## SUPPLIED DATA
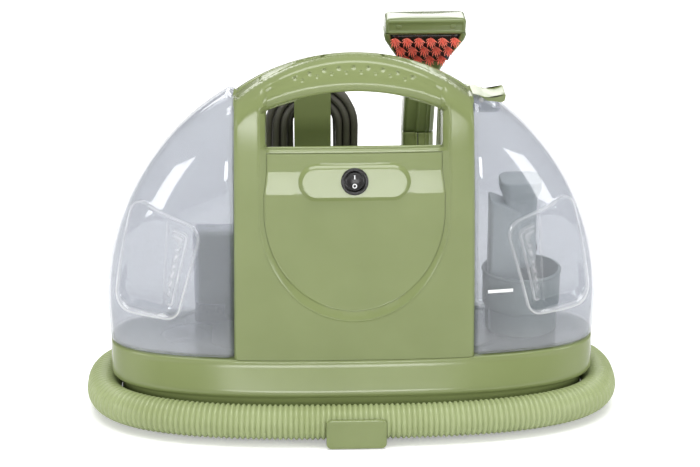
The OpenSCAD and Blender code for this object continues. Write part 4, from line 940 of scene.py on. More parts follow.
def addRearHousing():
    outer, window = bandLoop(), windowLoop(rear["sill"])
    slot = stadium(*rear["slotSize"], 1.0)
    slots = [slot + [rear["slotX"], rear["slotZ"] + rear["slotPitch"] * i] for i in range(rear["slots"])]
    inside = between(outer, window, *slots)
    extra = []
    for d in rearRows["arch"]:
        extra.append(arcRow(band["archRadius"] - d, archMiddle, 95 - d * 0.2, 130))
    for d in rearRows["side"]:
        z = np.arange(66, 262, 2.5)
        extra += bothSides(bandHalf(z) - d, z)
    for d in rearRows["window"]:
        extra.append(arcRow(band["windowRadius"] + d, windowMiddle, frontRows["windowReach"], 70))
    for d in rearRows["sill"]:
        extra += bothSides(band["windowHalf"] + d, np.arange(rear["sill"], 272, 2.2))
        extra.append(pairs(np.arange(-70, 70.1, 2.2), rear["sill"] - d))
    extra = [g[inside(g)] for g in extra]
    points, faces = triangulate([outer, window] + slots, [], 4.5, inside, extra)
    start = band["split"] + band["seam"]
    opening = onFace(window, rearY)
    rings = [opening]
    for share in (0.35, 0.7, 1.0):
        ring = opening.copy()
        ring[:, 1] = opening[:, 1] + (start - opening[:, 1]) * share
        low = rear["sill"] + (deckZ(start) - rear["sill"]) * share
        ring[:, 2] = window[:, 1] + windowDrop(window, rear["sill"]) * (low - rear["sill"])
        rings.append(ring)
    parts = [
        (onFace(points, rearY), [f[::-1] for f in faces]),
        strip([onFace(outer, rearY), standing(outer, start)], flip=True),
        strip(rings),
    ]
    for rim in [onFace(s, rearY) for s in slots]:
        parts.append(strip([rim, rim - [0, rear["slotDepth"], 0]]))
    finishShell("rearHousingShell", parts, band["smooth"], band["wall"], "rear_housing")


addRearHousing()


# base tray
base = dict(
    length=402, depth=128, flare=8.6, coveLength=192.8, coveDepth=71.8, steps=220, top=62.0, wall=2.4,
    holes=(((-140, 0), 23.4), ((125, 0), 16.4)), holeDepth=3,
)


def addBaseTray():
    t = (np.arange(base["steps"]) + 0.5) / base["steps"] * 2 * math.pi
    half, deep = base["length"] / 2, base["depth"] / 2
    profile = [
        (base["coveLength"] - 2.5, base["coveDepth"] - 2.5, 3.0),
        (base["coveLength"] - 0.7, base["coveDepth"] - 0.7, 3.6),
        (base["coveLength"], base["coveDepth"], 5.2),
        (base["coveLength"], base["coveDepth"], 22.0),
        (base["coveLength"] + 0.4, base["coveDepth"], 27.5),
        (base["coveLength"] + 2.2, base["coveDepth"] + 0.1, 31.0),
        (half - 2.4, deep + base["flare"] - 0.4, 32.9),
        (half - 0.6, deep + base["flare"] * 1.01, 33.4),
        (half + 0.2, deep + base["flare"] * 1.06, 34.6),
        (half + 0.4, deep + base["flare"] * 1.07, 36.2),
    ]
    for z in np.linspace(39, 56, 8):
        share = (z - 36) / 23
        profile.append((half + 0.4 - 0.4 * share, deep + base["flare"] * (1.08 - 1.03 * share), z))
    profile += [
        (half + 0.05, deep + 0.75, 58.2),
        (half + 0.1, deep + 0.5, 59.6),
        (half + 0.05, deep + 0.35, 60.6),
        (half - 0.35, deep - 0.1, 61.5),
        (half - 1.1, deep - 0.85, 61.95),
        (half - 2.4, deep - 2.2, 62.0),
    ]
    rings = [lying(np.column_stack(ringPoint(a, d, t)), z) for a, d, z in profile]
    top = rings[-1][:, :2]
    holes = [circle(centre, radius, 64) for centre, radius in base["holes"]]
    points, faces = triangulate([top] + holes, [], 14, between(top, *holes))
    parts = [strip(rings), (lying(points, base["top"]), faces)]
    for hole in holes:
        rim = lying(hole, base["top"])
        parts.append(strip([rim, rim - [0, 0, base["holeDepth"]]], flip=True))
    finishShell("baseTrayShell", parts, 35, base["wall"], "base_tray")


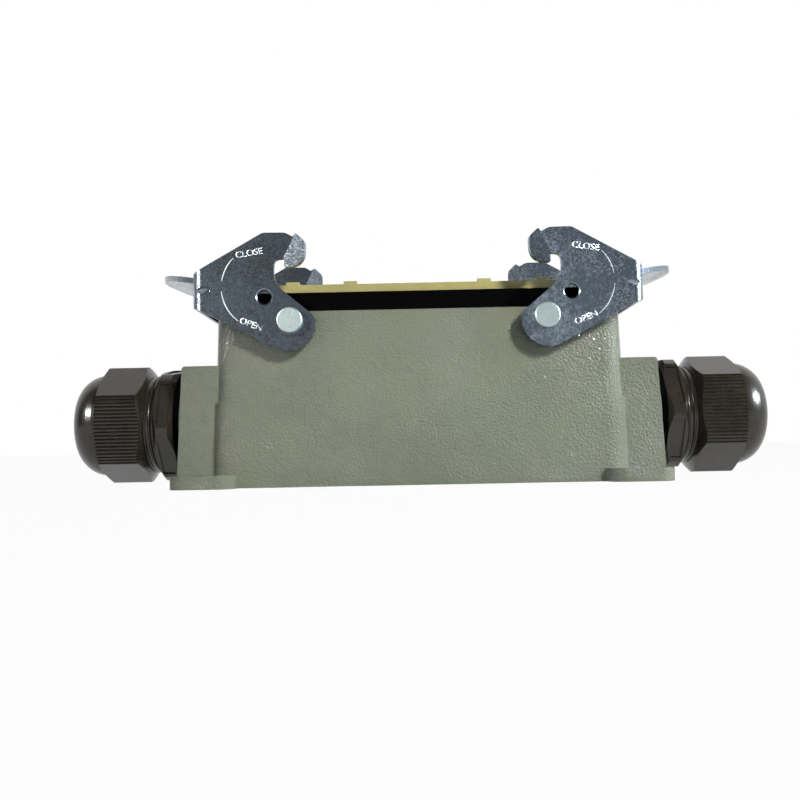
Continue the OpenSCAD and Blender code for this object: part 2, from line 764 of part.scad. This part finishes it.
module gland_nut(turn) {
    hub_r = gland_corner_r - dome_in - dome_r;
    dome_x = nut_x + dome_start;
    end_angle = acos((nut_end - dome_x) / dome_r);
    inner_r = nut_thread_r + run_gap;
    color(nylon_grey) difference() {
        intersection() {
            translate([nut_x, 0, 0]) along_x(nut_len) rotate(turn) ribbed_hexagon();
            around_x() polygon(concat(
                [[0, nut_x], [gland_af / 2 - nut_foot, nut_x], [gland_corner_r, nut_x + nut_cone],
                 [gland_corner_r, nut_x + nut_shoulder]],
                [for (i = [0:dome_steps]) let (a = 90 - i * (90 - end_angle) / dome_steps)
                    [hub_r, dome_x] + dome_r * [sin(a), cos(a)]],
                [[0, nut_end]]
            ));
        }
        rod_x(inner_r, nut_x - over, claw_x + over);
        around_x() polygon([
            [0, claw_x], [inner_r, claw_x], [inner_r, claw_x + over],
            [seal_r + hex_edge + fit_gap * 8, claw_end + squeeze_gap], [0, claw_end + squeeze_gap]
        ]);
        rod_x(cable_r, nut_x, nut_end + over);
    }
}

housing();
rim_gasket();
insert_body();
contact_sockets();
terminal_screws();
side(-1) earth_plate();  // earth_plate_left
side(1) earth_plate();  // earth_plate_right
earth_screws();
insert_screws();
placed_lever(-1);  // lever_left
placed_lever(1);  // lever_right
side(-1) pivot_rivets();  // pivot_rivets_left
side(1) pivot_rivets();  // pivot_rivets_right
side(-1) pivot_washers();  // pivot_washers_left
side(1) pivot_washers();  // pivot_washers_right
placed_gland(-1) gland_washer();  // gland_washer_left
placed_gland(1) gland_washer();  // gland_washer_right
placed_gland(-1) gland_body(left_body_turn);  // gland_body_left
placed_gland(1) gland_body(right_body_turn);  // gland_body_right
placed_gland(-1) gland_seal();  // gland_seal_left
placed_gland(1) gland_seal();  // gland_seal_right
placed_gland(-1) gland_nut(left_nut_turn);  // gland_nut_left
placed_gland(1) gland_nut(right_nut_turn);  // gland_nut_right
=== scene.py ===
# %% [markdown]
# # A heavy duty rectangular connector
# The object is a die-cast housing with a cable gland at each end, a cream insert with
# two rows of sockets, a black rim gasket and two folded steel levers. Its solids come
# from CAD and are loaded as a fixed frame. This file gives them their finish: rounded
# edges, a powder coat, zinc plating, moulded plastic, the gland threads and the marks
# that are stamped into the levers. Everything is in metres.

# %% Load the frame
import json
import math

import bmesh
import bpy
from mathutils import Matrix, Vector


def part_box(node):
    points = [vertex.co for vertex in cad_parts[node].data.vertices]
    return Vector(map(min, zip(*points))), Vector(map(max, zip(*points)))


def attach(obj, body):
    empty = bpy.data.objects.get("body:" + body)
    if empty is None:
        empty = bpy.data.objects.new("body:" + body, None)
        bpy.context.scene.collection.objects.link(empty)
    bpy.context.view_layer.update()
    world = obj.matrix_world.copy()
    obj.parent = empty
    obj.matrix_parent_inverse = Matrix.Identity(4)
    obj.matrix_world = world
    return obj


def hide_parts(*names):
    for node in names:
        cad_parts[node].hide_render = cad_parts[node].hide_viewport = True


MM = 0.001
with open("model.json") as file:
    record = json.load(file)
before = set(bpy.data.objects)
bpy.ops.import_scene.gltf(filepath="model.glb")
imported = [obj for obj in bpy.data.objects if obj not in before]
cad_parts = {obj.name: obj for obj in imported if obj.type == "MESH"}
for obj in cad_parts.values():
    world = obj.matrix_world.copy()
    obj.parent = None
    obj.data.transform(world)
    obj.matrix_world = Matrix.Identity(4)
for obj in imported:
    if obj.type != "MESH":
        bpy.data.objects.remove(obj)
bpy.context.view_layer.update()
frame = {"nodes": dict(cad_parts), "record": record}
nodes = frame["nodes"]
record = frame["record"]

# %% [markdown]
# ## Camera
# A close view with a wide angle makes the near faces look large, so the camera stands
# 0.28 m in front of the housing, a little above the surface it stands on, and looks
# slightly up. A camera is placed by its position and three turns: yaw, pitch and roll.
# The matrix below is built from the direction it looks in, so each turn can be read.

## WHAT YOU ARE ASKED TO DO
Copy the records above exactly, beginning at the line that contains "earth_screws();" and stopping after the line that contains "zip(*points))), Vector(map(max, zip(*points)))".

## ANSWER TO THE PROBLEM
earth_screws();
insert_screws();
placed_lever(-1);  // lever_left
placed_lever(1);  // lever_right
side(-1) pivot_rivets();  // pivot_rivets_left
side(1) pivot_rivets();  // pivot_rivets_right
side(-1) pivot_washers();  // pivot_washers_left
side(1) pivot_washers();  // pivot_washers_right
placed_gland(-1) gland_washer();  // gland_washer_left
placed_gland(1) gland_washer();  // gland_washer_right
placed_gland(-1) gland_body(left_body_turn);  // gland_body_left
placed_gland(1) gland_body(right_body_turn);  // gland_body_right
placed_gland(-1) gland_seal();  // gland_seal_left
placed_gland(1) gland_seal();  // gland_seal_right
placed_gland(-1) gland_nut(left_nut_turn);  // gland_nut_left
placed_gland(1) gland_nut(right_nut_turn);  // gland_nut_right
=== scene.py ===
# %% [markdown]
# # A heavy duty rectangular connector
# The object is a die-cast housing with a cable gland at each end, a cream insert with
# two rows of sockets, a black rim gasket and two folded steel levers. Its solids come
# from CAD and are loaded as a fixed frame. This file gives them their finish: rounded
# edges, a powder coat, zinc plating, moulded plastic, the gland threads and the marks
# that are stamped into the levers. Everything is in metres.

# %% Load the frame
import json
import math

import bmesh
import bpy
from mathutils import Matrix, Vector


def part_box(node):
    points = [vertex.co for vertex in cad_parts[node].data.vertices]
    return Vector(map(min, zip(*points))), Vector(map(max, zip(*points)))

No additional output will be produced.